State Route 178 (SR 178) is a state highway in the U.S. state of California that exists in two constructed segments.  The gap in between segments is connected by various local roads and State Route 190 through Death Valley National Park. The western segment runs from State Route 99 in Bakersfield and over the Walker Pass in the Sierra Nevada to the turnoff for the Trona Pinnacles National Natural Landmark. The eastern segment runs from the southeasterly part of Death Valley to Nevada State Route 372 at the Nevada state line.

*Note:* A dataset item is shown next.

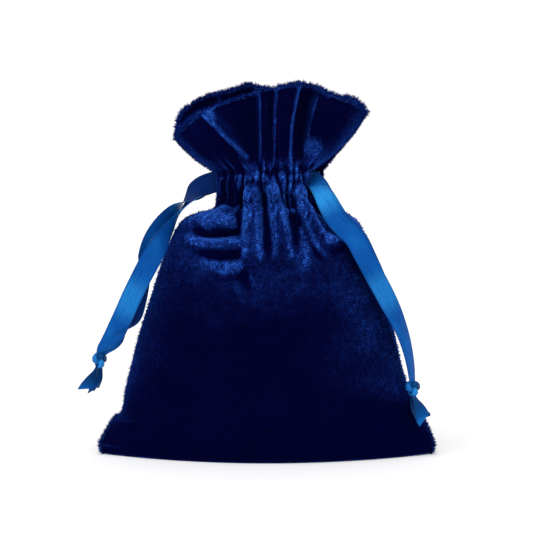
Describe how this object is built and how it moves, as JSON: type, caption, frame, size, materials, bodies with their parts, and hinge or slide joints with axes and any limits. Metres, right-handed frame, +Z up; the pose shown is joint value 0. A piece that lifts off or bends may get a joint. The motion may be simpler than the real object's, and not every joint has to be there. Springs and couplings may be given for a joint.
{
  "type": "drawstring gift pouch",
  "caption": "Soft velvet gift pouch that stands filled out, with a gathered neck and a flared ruffle, drawn shut by two satin ribbon drawstrings whose tails end in knots.",
  "frame": {"origin": "the middle of the base, on the surface that the pouch stands on", "axes": "+Z up from the base to the ruffle's rim; +X to the right, from the left slit to the right one; the front faces -Y"},
  "size_m": [0.1055, 0.038, 0.1123],
  "materials": {
    "velvet": "royal blue polyester velvet, a short crushed pile with a bright sheen at its folds",
    "velvet_facing": "the same velvet, folded down inside the mouth",
    "seam_allowance": "velvet seam allowance, pile side and knitted backing",
    "thread": "blue polyester sewing thread",
    "satin_ribbon": "bright blue polyester satin ribbon with woven edges"
  },
  "bodies": {
    "bag": {"front_panel": "velvet", "back_panel": "velvet", "left_side_seam": "seam_allowance", "right_side_seam": "seam_allowance", "bottom_seam": "seam_allowance", "left_ribbon_turn": "satin_ribbon", "right_ribbon_turn": "satin_ribbon"},
    "front_mouth": {"front_top": "velvet", "front_facing": "velvet_facing", "front_upper_stitching": "thread", "front_lower_stitching": "thread", "left_ribbon_front_run": "satin_ribbon", "right_ribbon_front_run": "satin_ribbon"},
    "back_mouth": {"back_top": "velvet", "back_facing": "velvet_facing", "back_upper_stitching": "thread", "back_lower_stitching": "thread", "left_ribbon_back_run": "satin_ribbon", "right_ribbon_back_run": "satin_ribbon"},
    "left_tail": {"left_ribbon_front_strand": "satin_ribbon", "left_ribbon_back_strand": "satin_ribbon"},
    "left_knot": {"left_ribbon_knot": "satin_ribbon", "left_ribbon_front_end": "satin_ribbon", "left_ribbon_back_end": "satin_ribbon"},
    "right_tail": {"right_ribbon_front_strand": "satin_ribbon", "right_ribbon_back_strand": "satin_ribbon"},
    "right_knot": {"right_ribbon_knot": "satin_ribbon", "right_ribbon_front_end": "satin_ribbon", "right_ribbon_back_end": "satin_ribbon"}
  },
  "joints": [
    {"name": "mouth_opens", "type": "hinge", "parent": "bag", "child": "front_mouth", "pos_m": [0, -0.0155, 0.06], "axis": [1, 0, 0], "range_deg": [0, 18]},
    {"name": "back_opens", "type": "hinge", "parent": "bag", "child": "back_mouth", "pos_m": [0, 0.0155, 0.06], "axis": [-1, 0, 0], "range_deg": [0, 18]},
    {"name": "left_tail_swings", "type": "hinge", "parent": "bag", "child": "left_tail", "pos_m": [-0.0158, 0, 0.0818], "axis": [0, 1, 0], "range_deg": [0, 60], "deforming": ["left_ribbon_front_strand", "left_ribbon_back_strand"]},
    {"name": "right_tail_swings", "type": "hinge", "parent": "bag", "child": "right_tail", "pos_m": [0.0165, 0, 0.082], "axis": [0, -1, 0], "range_deg": [0, 95], "deforming": ["right_ribbon_front_strand", "right_ribbon_back_strand"]},
    {"name": "left_knot_draws_in", "type": "slide", "parent": "left_tail", "child": "left_knot", "axis": [0.4498, -0.0999, 0.8875], "range_m": [0, 0.012], "deforming": ["left_ribbon_front_strand", "left_ribbon_back_strand"]},
    {"name": "right_knot_draws_in", "type": "slide", "parent": "right_tail", "child": "right_knot", "axis": [-0.2001, -0.05, 0.9785], "range_m": [0, 0.012], "deforming": ["right_ribbon_front_strand", "right_ribbon_back_strand"]}
  ],
  "couplings": [
    {"joint": "back_opens", "follows": "mouth_opens", "ratio": 1},
    {"joint": "left_knot_draws_in", "follows": "mouth_opens", "m_per_rad": 0.038},
    {"joint": "right_knot_draws_in", "follows": "mouth_opens", "m_per_rad": 0.038}
  ]
}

SR 178 serves many different purposes. It connects Downtown Bakersfield with East Bakersfield and Lake Isabella. It is one of three crossings over the Sierra Nevada south of Yosemite (SR 120, Tioga Pass Road), connecting the southern San Joaquin Valley with the upper Mojave Desert and the Owens Valley. This also provides access to Death Valley National Park. If the unconstructed portion were built, it would also provide an easy route between Ridgecrest, California and Las Vegas, via Pahrump, Nevada.

Route description
SR 178 is part of the California Freeway and Expressway System, and through Bakersfield and Ridgecrest is part of the National Highway System, a network of highways that are considered essential to the country's economy, defense, and mobility by the Federal Highway Administration. It is eligible for the State Scenic Highway System, but it is not officially designated as a scenic highway by the California Department of Transportation.

Western segment

The first segment starts at State Route 99 just west of Downtown Bakersfield. The road continues as 24th Street but then splits at B Street, utilizing 24th Street for westbound traffic and 23rd Street for eastbound traffic through Downtown Bakersfield. SR 178 becomes a freeway as it leaves Downtown and winds through East Bakersfield. The freeway then travels east as it enters Northeast Bakersfield. A mile east of the Morning Drive interchange, the freeway segment ends with the first at-grade intersection at Canteria Drive. The highway continues through the rural, but growing Rio Bravo section of Bakersfield, crossing SR 184. Turning northeast, the road narrows to a 4-lane highway and continues to the mouth of Kern Canyon (which is also the northeastern city limits of Bakersfield). For the next approximately 8 miles, the route is a narrow 2-lane road (average width of 18 ft. to 24 ft.), as it ascends the lower Sierra Nevada. Average speed is 35 mph, with sharp turns and steep dropoffs. After approximately 8 miles, the road becomes a much gentler 4-lane, 60 ft. expressway. The route continues east and reaches the town of Lake Isabella, which is just south of the Lake Isabella Reservoir. The road briefly expands to a divided freeway through Lake Isabella, before narrowing to a 2-lane conventional highway at the intersection with Lake Isabella Boulevard. The road continues to wind until it ascends to Walker Pass, an elevation of  . The highway then descends from the mountains to its junction with State Route 14. It then proceeds eastward across US 395 into the city of Ridgecrest. The constructed highway then ends east of Ridgecrest at the turnoff for the Trona Pinnacles National Natural Landmark. The right-of-way then continues north as the county-maintained routes of Trona Road, Trona-Wildrose Road, and then Panamint Valley Road, running through the community of Trona to SR 190 east of Panamint Springs.

Eastern segment

The second segment resumes four miles (6 km) west of Salisberry Pass in the southeasterly part of Death Valley National Park in Inyo County at what had been the former boundary of Death Valley National Monument until 1994.  It then meets up with State Route 127. SR 178 then branches northward from SR 127 to the California-Nevada State Line. In Nevada, the roadway continues as State Route 372 ending at State Route 160 near the center of Pahrump in Nye County.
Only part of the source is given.